Kumpfmüller erzählt von ihren schweren Depressionen, ihren Gedanken und Gefühlen und ihrem bewegten Leben in einer Art und Weise, die diese Geschichte trotz des so vorhersehbaren Endes bewegend und fesselnd macht. Hier ein Auszug einer Stelle des Romans, der mir inhaltlich wie sprachlich besonders gut gefallen hat:
„[…] Man glaubt, man hätte es in der Hand gehabt, sich für irgendein bestimmtes Leben zu entscheiden, und dann zeigt sich, dass das allermeiste von Anfang beschlossen war; so und nicht anders hat es kommen müssen, und wahrscheinlich ist es gut, dass es so gekommen ist, es ist unvermeidlich, und wovor muss man sich dann noch fürchten, wenn es unvermeidlich ist, im Grunde doch vor nichts.“ S.210,211
Man muss Virginia Woolf nicht gelesen haben
Der Autor porträtiert Woolf in einer Weise, die nicht zwingend Vorwissen bedarf, da wir an ihrer Seite die prägendsten Ereignisse Revue passieren lassen. Auch die Beziehung zu ihrem Ehemann Leonard wird thematisiert, ebenso wie Hintergründe und Begebenheiten einiger ihrer bekanntesten Texte. Man hat das Gefühl, man könne in den Kopf von Virginia schauen: man erlebt die
privatesten Emotionen und Gedanken, die sie nahbar machen; es ist, als ob man sie persönlich kennt.
Schreibstil erweckt sie zum Leben
Der Schreibstil von Kumpfmüller zieht in den Bann; unruhig, verschachtelt und sprunghaft scheint er den Gemütszustand von Virginia Woolf zu spiegeln und reist in den Gedanken der Schriftstellerin zurück zu wichtigen Momenten und Werken ihres Lebens.

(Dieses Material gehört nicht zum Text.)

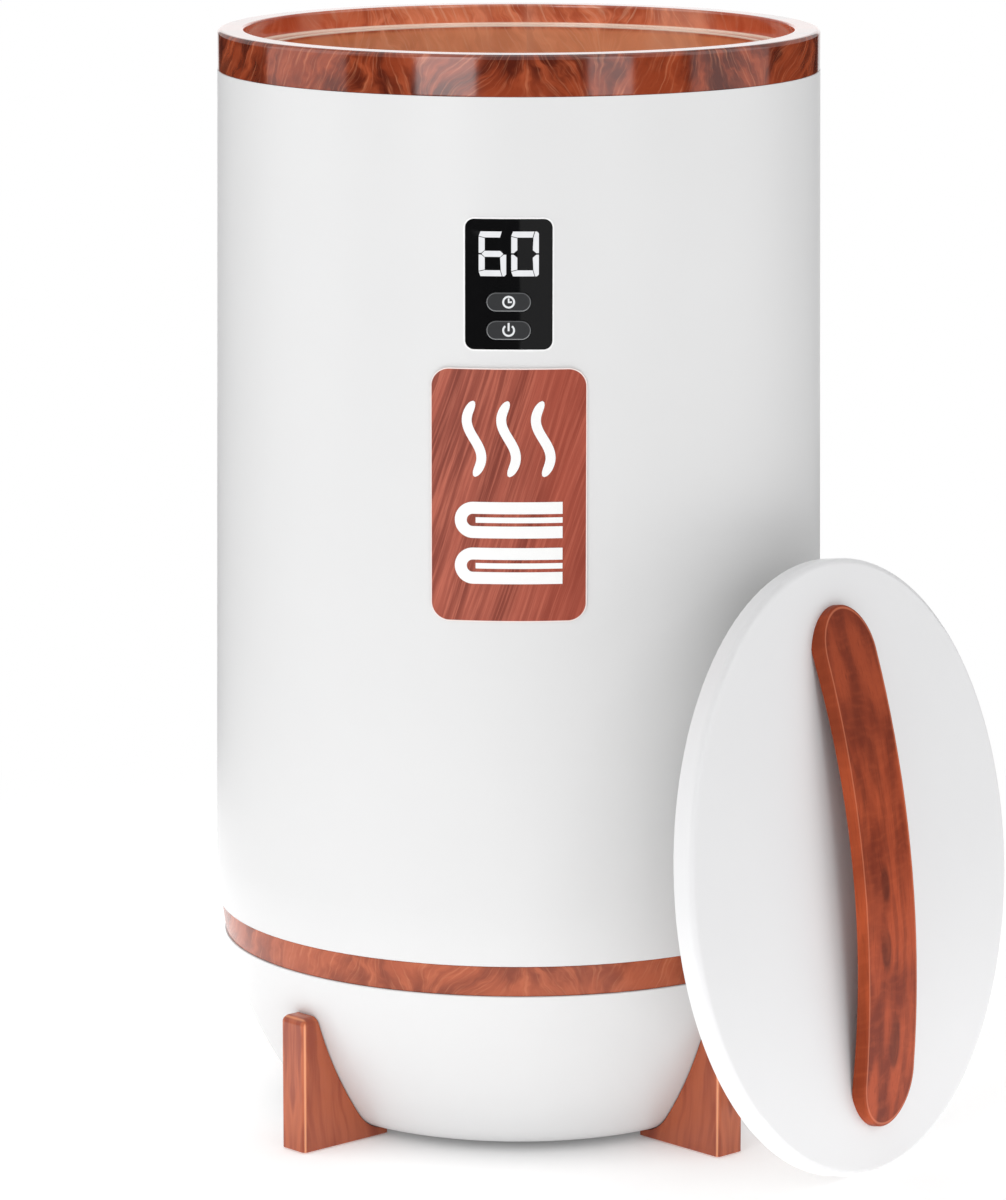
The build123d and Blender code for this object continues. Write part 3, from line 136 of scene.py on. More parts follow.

Besonders durch die Erzählperspektive, bei der man gleichzeitig ihre Gefühle und Gedanken, aber auch sie von außen sieht, verschwimmt die Grenze zwischen Fiktion und Realität. Allerdings ist dieser Roman keine Lektüre für „zwischendurch“; man muss sich darauf einlassen können und konzentriert lesen, denn die verschachtelten Sätze und das Fehlen von Satzzeichen bei wörtlicher Rede sowie die mitunter sehr plötzlichen Gedankensprünge sind so manches Mal anspruchsvoll.
Fazit
Mir hat dieser Roman sehr gefallen. Er ist anders als alles, was ich bisher gelesen habe und nimmt die Lesenden mit auf eine
gedankliche Reise durch die Welt von Virginia Woolf. Der Schreibstil und der Aufbau des Romans unterstreichen das Wesen und die Krankheit der berühmten Autorin und beschönigen nichts. Dieser Roman ist für alle, die sich für das Leben von Virginia Woolf interessieren, die keine Angst vor thematisch sowie stilistisch anspruchsvolleren Geschichten haben und sich für tiefgründige Romane mit biografischen Zügen begeistern können.